What the exercise asks: Look below for the line containing "base_plate();" and the line containing "obj.matrix_world = world"; repeat exactly those two lines and all lines between them, and nothing else.
-------
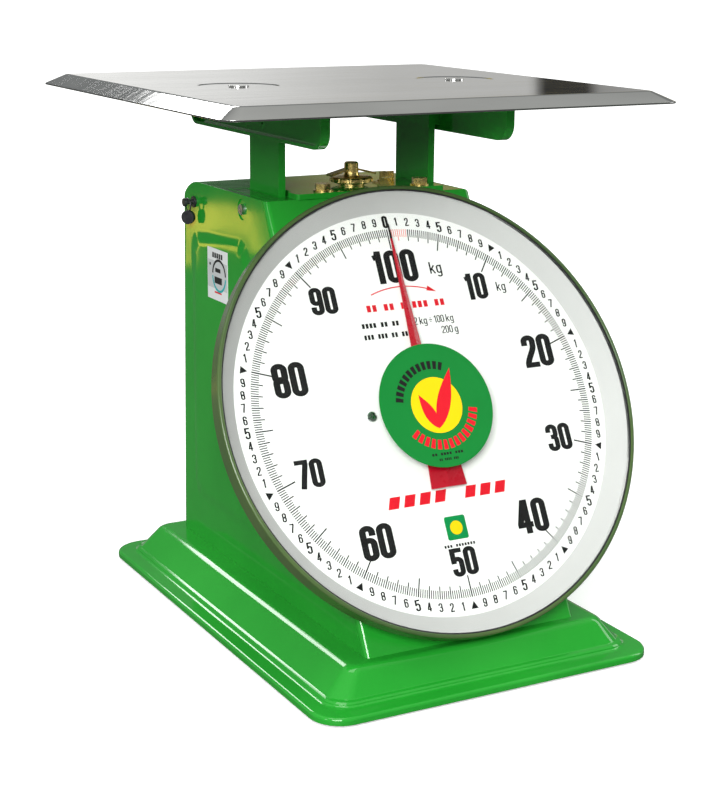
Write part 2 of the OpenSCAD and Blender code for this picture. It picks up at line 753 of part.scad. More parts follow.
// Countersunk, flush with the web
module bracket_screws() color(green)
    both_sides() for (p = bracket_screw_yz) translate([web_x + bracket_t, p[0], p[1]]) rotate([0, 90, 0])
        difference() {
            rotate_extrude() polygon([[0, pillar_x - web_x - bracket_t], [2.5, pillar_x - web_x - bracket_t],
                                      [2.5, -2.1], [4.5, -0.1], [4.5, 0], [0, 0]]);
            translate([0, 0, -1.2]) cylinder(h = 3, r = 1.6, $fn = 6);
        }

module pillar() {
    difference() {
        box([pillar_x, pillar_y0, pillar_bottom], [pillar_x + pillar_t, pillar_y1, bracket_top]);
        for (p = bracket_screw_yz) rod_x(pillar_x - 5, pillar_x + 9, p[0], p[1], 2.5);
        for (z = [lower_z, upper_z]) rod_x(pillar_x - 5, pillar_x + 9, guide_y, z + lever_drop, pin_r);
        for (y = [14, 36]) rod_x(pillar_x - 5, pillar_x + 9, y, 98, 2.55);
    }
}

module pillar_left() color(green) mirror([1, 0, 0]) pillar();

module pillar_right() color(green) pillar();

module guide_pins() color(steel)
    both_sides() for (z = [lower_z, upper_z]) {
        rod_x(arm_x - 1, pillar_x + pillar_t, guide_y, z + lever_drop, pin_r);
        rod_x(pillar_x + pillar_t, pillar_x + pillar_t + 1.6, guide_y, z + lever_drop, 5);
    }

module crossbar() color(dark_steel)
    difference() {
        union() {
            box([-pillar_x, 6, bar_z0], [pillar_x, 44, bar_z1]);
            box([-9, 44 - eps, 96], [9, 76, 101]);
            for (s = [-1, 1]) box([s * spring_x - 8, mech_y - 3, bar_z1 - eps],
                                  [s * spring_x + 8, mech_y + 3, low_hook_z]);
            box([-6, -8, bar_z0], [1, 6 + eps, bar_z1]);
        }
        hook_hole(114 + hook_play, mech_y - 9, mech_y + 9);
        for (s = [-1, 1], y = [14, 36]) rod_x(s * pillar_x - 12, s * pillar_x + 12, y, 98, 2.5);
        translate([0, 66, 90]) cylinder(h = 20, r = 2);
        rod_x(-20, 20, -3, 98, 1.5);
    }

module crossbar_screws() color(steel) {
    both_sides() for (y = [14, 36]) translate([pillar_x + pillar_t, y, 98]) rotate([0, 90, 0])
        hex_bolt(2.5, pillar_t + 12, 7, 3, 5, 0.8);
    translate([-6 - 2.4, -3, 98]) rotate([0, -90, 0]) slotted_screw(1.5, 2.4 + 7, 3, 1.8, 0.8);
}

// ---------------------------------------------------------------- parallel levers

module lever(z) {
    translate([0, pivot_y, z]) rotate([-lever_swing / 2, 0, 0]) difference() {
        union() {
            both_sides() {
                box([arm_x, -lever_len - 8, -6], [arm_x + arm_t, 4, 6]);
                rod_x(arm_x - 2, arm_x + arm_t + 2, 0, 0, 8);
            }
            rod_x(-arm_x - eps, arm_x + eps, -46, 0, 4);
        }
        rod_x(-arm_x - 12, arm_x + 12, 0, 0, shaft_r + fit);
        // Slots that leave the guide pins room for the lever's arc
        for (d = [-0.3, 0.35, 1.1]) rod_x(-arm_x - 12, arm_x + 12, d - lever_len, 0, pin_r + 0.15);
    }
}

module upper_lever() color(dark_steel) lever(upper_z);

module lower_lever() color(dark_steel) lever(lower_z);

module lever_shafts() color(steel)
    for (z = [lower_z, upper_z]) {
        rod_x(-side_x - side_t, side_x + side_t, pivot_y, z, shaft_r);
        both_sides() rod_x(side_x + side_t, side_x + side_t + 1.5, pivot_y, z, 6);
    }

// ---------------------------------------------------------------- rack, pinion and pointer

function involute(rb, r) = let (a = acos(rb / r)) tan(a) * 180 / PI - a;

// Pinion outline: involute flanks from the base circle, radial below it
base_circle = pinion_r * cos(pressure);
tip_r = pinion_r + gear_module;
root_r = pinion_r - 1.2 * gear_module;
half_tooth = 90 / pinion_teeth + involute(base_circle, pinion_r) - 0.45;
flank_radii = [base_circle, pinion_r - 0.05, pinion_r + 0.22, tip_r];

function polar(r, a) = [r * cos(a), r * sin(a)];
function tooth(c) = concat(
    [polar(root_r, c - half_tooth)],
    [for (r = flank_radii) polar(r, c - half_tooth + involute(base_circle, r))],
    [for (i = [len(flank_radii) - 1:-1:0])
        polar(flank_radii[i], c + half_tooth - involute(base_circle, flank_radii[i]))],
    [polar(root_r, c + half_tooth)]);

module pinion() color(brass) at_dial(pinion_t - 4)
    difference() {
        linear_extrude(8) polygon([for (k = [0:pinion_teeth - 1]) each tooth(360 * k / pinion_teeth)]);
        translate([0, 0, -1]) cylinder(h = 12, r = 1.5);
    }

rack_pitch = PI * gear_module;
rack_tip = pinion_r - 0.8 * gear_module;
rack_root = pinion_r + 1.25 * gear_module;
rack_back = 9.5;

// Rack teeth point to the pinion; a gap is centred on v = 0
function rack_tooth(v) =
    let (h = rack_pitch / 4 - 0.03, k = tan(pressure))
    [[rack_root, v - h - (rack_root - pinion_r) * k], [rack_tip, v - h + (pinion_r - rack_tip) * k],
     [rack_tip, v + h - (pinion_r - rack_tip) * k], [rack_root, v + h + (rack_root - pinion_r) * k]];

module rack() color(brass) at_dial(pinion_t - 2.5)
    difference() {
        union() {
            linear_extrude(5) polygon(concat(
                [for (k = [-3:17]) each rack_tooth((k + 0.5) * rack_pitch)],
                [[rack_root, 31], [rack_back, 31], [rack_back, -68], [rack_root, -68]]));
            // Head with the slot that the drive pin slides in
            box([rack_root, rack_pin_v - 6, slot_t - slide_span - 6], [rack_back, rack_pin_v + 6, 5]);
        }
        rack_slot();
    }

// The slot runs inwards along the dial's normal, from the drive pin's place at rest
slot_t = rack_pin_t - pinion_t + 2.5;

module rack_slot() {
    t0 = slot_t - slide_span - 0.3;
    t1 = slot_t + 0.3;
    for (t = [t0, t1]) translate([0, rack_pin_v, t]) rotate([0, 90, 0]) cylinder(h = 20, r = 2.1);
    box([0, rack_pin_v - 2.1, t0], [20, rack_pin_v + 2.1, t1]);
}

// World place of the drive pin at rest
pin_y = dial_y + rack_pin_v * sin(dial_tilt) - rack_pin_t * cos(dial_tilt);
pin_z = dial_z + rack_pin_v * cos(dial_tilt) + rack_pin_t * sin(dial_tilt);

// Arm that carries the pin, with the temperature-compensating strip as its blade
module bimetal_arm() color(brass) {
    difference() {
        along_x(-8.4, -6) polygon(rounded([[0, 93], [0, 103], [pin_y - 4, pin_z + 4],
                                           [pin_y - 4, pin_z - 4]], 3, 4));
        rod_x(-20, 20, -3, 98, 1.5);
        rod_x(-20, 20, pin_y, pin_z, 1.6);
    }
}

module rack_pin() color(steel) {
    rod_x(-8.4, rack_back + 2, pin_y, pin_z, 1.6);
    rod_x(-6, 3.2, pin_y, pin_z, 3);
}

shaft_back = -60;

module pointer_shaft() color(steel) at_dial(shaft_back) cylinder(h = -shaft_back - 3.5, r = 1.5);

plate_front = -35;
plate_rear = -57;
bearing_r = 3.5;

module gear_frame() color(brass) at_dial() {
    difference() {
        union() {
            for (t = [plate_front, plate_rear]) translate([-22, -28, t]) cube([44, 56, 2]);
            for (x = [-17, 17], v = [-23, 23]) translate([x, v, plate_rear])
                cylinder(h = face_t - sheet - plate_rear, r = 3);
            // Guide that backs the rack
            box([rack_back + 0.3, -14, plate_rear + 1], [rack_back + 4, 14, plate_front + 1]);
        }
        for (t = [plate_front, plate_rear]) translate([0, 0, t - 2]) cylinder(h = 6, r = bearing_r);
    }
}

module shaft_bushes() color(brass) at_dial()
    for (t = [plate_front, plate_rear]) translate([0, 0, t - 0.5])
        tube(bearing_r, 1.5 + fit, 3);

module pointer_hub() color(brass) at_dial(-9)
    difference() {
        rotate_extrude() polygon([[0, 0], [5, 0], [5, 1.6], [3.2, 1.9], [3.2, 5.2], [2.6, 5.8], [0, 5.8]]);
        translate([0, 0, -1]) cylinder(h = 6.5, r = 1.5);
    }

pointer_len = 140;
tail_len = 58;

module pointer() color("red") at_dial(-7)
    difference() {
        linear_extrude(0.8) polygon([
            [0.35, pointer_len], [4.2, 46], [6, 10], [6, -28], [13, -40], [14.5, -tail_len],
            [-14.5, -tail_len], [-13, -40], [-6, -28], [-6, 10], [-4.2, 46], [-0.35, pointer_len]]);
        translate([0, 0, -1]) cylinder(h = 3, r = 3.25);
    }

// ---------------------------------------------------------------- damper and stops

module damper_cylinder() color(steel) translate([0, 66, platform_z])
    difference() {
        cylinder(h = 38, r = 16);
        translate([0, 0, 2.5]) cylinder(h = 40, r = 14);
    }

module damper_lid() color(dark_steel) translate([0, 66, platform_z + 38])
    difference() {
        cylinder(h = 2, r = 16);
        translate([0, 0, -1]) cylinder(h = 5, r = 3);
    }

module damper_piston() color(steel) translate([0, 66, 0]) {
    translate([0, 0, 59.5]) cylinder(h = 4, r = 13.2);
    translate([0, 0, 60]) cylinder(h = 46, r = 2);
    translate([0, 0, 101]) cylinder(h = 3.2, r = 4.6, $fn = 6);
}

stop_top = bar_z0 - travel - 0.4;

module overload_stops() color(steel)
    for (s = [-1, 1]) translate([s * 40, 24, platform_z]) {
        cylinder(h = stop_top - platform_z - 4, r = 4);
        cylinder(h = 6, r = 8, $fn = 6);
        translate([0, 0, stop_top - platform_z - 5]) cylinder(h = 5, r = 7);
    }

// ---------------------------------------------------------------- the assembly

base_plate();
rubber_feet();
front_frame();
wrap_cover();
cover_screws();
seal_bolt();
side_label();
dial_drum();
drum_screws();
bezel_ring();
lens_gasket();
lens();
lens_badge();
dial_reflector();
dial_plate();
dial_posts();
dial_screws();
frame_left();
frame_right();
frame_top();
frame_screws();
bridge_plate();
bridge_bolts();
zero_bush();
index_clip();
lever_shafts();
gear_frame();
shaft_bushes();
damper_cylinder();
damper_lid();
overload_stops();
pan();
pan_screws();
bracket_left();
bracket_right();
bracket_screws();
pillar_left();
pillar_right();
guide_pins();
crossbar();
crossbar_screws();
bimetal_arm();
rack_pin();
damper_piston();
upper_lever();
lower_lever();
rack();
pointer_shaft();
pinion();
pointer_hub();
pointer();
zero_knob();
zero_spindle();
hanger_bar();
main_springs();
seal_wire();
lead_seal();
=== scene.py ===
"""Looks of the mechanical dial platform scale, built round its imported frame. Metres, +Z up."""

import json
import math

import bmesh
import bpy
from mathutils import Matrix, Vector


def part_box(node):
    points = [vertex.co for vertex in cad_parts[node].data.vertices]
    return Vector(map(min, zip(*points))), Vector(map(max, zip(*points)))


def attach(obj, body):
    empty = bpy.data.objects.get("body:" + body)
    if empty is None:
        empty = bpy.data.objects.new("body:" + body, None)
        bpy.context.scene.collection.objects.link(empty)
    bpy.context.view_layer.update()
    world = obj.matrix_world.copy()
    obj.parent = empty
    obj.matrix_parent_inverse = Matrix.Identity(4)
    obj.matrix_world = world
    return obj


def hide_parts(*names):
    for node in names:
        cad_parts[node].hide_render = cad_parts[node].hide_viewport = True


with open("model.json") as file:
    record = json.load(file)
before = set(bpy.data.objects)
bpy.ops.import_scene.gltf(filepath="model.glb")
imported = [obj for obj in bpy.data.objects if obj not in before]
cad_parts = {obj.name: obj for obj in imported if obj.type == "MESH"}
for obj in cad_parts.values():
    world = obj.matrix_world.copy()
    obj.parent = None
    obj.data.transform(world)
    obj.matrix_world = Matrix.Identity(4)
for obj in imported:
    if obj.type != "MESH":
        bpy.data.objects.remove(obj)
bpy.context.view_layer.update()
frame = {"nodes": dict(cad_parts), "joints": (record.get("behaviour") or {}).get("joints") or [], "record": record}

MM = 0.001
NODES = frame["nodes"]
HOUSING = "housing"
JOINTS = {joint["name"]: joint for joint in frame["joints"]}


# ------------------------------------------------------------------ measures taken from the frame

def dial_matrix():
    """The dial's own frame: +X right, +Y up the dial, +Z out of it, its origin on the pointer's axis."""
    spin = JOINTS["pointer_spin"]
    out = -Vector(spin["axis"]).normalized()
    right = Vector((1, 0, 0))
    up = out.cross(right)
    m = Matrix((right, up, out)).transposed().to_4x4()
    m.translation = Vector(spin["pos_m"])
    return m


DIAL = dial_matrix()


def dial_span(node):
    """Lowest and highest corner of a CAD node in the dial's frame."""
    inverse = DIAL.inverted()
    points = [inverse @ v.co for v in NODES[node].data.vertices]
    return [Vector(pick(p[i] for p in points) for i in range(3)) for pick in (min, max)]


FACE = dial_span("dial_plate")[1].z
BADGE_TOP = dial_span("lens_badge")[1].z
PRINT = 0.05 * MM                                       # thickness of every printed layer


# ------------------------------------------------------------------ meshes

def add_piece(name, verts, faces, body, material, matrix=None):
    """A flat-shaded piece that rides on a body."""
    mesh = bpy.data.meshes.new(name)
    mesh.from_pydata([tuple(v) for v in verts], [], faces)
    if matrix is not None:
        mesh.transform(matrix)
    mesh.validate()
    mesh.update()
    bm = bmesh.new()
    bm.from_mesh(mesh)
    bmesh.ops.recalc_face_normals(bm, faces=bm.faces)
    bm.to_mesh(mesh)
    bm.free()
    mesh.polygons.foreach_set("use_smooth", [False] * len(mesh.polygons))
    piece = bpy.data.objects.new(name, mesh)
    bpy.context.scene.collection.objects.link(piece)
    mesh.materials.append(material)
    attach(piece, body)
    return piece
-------
Correct response:
base_plate();
rubber_feet();
front_frame();
wrap_cover();
cover_screws();
seal_bolt();
side_label();
dial_drum();
drum_screws();
bezel_ring();
lens_gasket();
lens();
lens_badge();
dial_reflector();
dial_plate();
dial_posts();
dial_screws();
frame_left();
frame_right();
frame_top();
frame_screws();
bridge_plate();
bridge_bolts();
zero_bush();
index_clip();
lever_shafts();
gear_frame();
shaft_bushes();
damper_cylinder();
damper_lid();
overload_stops();
pan();
pan_screws();
bracket_left();
bracket_right();
bracket_screws();
pillar_left();
pillar_right();
guide_pins();
crossbar();
crossbar_screws();
bimetal_arm();
rack_pin();
damper_piston();
upper_lever();
lower_lever();
rack();
pointer_shaft();
pinion();
pointer_hub();
pointer();
zero_knob();
zero_spindle();
hanger_bar();
main_springs();
seal_wire();
lead_seal();
=== scene.py ===
"""Looks of the mechanical dial platform scale, built round its imported frame. Metres, +Z up."""

import json
import math

import bmesh
import bpy
from mathutils import Matrix, Vector


def part_box(node):
    points = [vertex.co for vertex in cad_parts[node].data.vertices]
    return Vector(map(min, zip(*points))), Vector(map(max, zip(*points)))


def attach(obj, body):
    empty = bpy.data.objects.get("body:" + body)
    if empty is None:
        empty = bpy.data.objects.new("body:" + body, None)
        bpy.context.scene.collection.objects.link(empty)
    bpy.context.view_layer.update()
    world = obj.matrix_world.copy()
    obj.parent = empty
    obj.matrix_parent_inverse = Matrix.Identity(4)
    obj.matrix_world = world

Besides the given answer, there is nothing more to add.